The band largely dismissed the accusations. Swan Song Records responded dryly: “Our turntables only play in one direction—forwards.” Engineer Eddie Kramer called the allegations “totally and utterly ridiculous. Why would they want to spend so much studio time doing something so dumb?” Robert Plant expressed frustration in a 1983 interview: “To me it’s very sad, because ‘Stairway to Heaven’ was written with every best intention, and as far as reversing tapes and putting messages on the end, that’s not my idea of making music.”
Plant’s frustration was warranted. The song’s actual meaning—spiritual ascension, rejection of materialism, and hope for human evolution—aligned with the ideals of the counterculture. Yet the satanic narrative overshadowed the work for decades, turning an artistic achievement into a conspiracy theory footnote.
The Song That Became Canon
Jimmy Page considered “Stairway to Heaven” the band’s crystallizing moment. In a 1975 Rolling Stone interview, he stated: “I thought ‘Stairway’ crystallized the essence of the band. It had everything there and showed the band at its best as a band, as a unit. Every musician wants to do something of lasting quality, something which will hold up for a long time and I guess we did it with ‘Stairway.’” After the song’s success, Page asked Plant to write lyrics for all future Zeppelin material, making Plant the designated lyricist.
The song was never released as a single—a deliberate choice to protect its artistic integrity. Yet it became the most played rock song on radio in history, covered by everyone from Heart (at the Kennedy Center Honors, with Page and Plant visibly enjoying the performance) to countless others across genres and decades.
Common Questions
Q: What is “Stairway to Heaven” about? A: The song explores themes of spiritual liberation, the pursuit of material wealth versus spiritual growth, and human transcendence. The “stairway” represents the soul’s journey from the physical world to higher spiritual planes. While intentionally abstract and open to interpretation, the song reflects counterculture ideals about rejecting greed in favor of spiritual evolution.

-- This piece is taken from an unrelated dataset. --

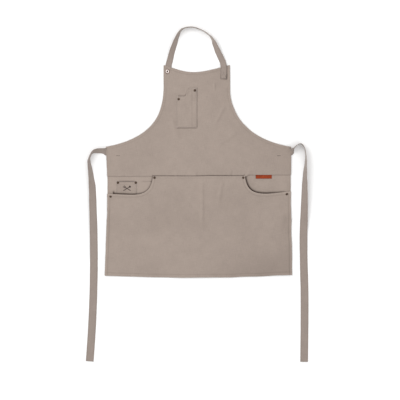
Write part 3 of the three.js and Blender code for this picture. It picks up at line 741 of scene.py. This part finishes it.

Q: Who wrote “Stairway to Heaven”? A: Jimmy Page composed the music over an extended period, accumulating fragments on cassette tape before the song took its final form. Robert Plant wrote the lyrics at Headley Grange in early 1971, drawing inspiration from British antiquarian Lewis Spence’s writings on Celtic magic and folklore. Both are credited as songwriters.
Q: How long did it take to write “Stairway to Heaven”? A: Page worked on the music “over a long period,” with the first part conceived at Bron-Yr-Aur in early 1970. The song was completed and recorded by early 1971, making the overall creative process span approximately one year, though the actual composition and recording happened across different time periods.
Q: Why wasn’t “Stairway to Heaven” released as a single? A: Led Zeppelin deliberately chose not to release the song as a single, wanting to protect its artistic integrity and prevent it from being commercialized like other rock songs. The band believed the full-length epic structure was essential to the work’s impact.
Q: Did Led Zeppelin plagiarize “Stairway to Heaven” from Spirit’s “Taurus”? A: In 2016, a jury determined that Led Zeppelin did not infringe on Spirit’s 1968 song “Taurus,” despite similarities in the opening acoustic progression. While Page and Plant may have been familiar with Spirit’s work, the trial found no evidence of plagiarism, and the jury sided with Led Zeppelin.
Q: How long is “Stairway to Heaven”? A: The studio version runs 7 minutes and 55 seconds. Live performances often extended to 10+ minutes, with Page improvising extended guitar solos and Plant adding vocal ad-libs and spoken interjections, making each rendition unique.